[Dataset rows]
════
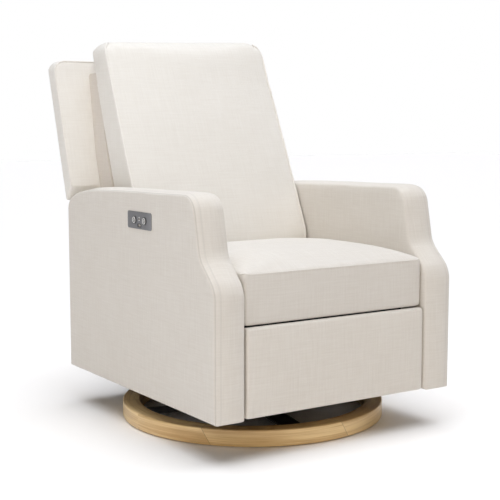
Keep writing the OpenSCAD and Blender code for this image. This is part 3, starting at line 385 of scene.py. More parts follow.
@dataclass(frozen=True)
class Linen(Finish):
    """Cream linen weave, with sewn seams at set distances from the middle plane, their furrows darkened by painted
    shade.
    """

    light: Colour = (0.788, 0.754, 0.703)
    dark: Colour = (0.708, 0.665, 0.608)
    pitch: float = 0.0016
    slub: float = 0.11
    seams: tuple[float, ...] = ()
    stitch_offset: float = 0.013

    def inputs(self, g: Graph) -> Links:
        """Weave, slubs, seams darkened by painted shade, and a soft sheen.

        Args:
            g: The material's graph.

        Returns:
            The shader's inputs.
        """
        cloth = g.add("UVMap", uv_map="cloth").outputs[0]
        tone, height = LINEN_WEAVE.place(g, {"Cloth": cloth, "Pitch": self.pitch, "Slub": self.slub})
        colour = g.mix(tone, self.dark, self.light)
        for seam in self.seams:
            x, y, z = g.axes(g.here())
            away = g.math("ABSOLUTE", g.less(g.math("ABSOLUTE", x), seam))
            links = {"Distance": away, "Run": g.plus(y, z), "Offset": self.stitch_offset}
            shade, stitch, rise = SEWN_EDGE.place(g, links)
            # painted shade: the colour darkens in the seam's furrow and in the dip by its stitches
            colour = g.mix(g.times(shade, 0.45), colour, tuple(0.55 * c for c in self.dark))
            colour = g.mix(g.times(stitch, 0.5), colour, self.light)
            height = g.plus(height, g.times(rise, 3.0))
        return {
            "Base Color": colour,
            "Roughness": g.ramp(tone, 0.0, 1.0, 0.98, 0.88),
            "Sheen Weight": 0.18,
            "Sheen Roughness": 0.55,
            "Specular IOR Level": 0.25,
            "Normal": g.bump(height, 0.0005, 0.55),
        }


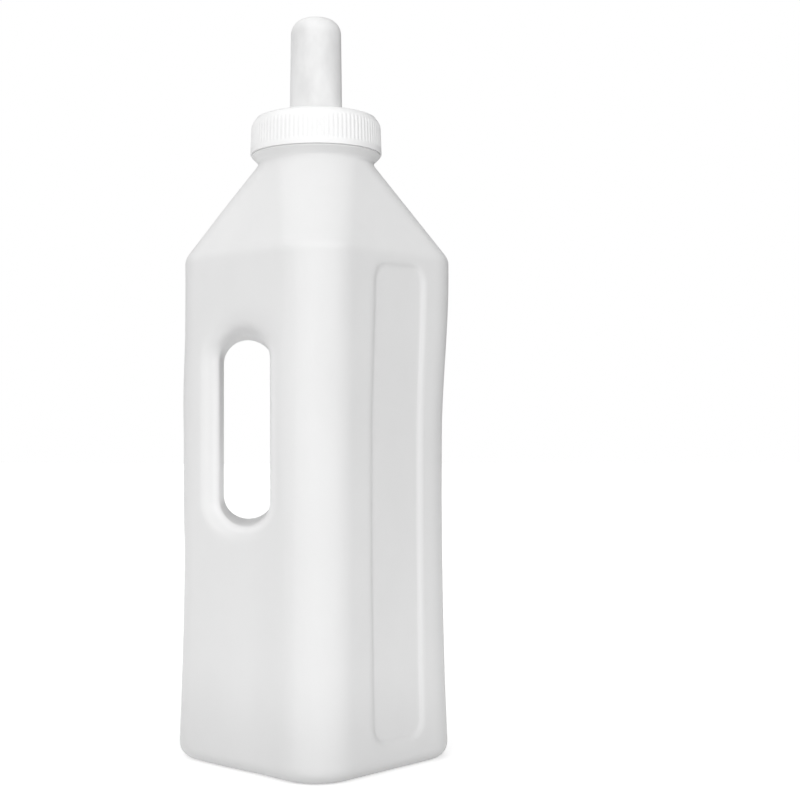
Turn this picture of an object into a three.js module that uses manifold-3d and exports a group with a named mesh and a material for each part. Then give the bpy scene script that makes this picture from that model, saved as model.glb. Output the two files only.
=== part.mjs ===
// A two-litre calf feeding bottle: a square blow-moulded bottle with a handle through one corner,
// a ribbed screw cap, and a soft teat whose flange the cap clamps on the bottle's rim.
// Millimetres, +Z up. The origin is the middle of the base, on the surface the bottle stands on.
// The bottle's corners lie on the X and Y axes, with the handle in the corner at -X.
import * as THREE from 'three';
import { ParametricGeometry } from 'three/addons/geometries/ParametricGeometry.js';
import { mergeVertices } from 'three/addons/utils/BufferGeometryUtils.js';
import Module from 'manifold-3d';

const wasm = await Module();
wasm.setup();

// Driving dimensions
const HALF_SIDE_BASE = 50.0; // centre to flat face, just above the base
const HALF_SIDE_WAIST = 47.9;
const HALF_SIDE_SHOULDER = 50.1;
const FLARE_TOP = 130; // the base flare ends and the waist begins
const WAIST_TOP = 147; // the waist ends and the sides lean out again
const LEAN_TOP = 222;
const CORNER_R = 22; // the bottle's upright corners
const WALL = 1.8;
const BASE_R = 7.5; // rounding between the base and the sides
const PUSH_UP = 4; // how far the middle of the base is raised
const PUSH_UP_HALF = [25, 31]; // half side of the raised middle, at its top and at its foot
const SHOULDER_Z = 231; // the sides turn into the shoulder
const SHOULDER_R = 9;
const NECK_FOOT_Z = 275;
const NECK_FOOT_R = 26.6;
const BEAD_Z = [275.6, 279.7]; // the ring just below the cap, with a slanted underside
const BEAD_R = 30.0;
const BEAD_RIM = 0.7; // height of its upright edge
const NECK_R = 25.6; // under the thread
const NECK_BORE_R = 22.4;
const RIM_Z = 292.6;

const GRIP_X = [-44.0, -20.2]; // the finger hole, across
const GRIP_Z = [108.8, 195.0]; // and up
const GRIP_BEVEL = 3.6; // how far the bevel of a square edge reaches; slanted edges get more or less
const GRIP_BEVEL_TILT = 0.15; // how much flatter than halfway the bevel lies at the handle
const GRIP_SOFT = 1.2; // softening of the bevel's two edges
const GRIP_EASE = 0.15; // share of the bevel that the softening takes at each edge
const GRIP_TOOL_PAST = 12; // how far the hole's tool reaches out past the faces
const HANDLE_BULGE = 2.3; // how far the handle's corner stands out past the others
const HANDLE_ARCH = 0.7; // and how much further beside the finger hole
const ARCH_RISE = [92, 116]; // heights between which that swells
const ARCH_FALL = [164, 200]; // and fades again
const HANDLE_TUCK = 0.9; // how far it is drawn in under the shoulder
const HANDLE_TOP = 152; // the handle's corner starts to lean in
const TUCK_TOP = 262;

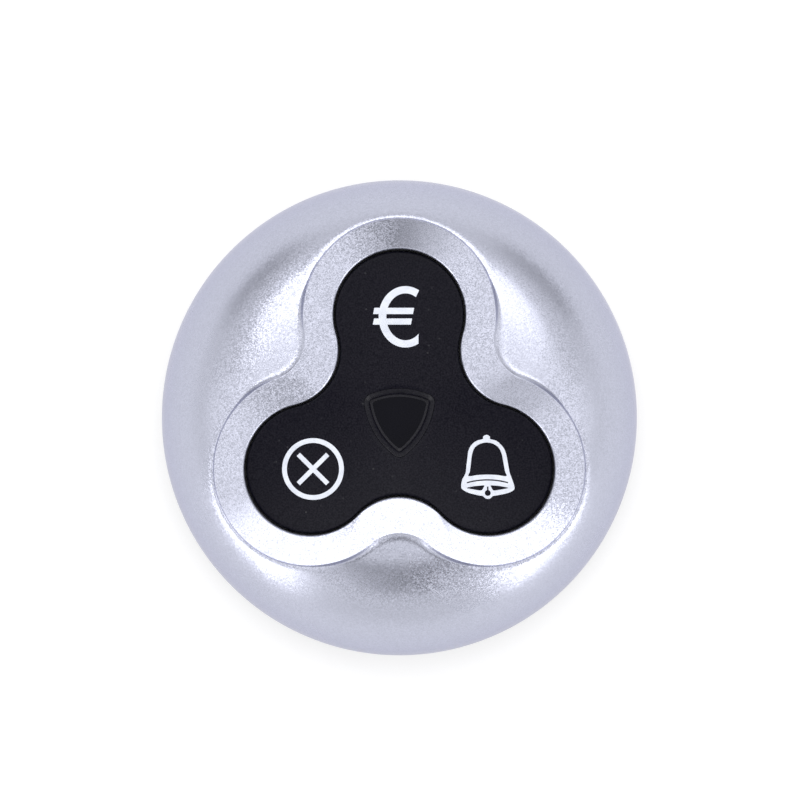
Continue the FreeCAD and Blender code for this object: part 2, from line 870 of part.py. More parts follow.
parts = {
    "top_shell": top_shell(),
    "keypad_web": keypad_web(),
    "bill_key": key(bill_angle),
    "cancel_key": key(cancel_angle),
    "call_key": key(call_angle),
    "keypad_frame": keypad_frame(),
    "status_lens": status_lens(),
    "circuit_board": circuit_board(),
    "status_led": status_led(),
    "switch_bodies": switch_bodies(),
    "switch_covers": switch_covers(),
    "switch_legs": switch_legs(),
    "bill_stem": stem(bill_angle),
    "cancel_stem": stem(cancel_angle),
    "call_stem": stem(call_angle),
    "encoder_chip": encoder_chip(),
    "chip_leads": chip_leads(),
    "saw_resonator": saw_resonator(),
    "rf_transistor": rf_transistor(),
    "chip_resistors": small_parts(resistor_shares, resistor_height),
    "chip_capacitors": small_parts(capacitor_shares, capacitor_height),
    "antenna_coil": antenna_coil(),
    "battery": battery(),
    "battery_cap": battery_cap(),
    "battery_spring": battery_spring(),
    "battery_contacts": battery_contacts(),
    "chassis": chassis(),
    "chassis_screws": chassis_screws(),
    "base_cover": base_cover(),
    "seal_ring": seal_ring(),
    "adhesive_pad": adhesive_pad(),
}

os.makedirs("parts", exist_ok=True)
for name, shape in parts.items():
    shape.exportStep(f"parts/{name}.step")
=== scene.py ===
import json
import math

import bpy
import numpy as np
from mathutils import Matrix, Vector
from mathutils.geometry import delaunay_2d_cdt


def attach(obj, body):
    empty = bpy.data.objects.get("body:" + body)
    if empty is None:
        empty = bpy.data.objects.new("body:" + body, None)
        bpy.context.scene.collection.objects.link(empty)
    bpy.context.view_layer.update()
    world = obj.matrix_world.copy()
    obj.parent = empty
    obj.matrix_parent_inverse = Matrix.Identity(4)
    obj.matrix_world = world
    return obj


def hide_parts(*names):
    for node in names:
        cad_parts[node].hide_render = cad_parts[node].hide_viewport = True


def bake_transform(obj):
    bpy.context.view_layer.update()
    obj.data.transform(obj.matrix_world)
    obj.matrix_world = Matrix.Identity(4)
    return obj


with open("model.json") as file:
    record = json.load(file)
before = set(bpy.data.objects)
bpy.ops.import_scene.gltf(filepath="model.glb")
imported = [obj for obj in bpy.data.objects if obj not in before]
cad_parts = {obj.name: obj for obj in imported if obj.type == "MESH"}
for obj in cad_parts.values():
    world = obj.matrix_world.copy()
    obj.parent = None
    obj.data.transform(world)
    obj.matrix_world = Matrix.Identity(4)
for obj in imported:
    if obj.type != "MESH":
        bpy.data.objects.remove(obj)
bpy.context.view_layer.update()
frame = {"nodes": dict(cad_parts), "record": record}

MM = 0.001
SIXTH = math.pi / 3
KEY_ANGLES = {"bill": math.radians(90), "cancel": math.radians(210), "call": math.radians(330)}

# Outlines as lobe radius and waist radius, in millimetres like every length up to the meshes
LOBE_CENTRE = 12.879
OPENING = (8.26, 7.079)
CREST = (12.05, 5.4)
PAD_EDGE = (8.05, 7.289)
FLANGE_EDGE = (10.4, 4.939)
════
### Exercise aim
Give the number of lines in the records that contain the string "json", with no other output.

### Reply
3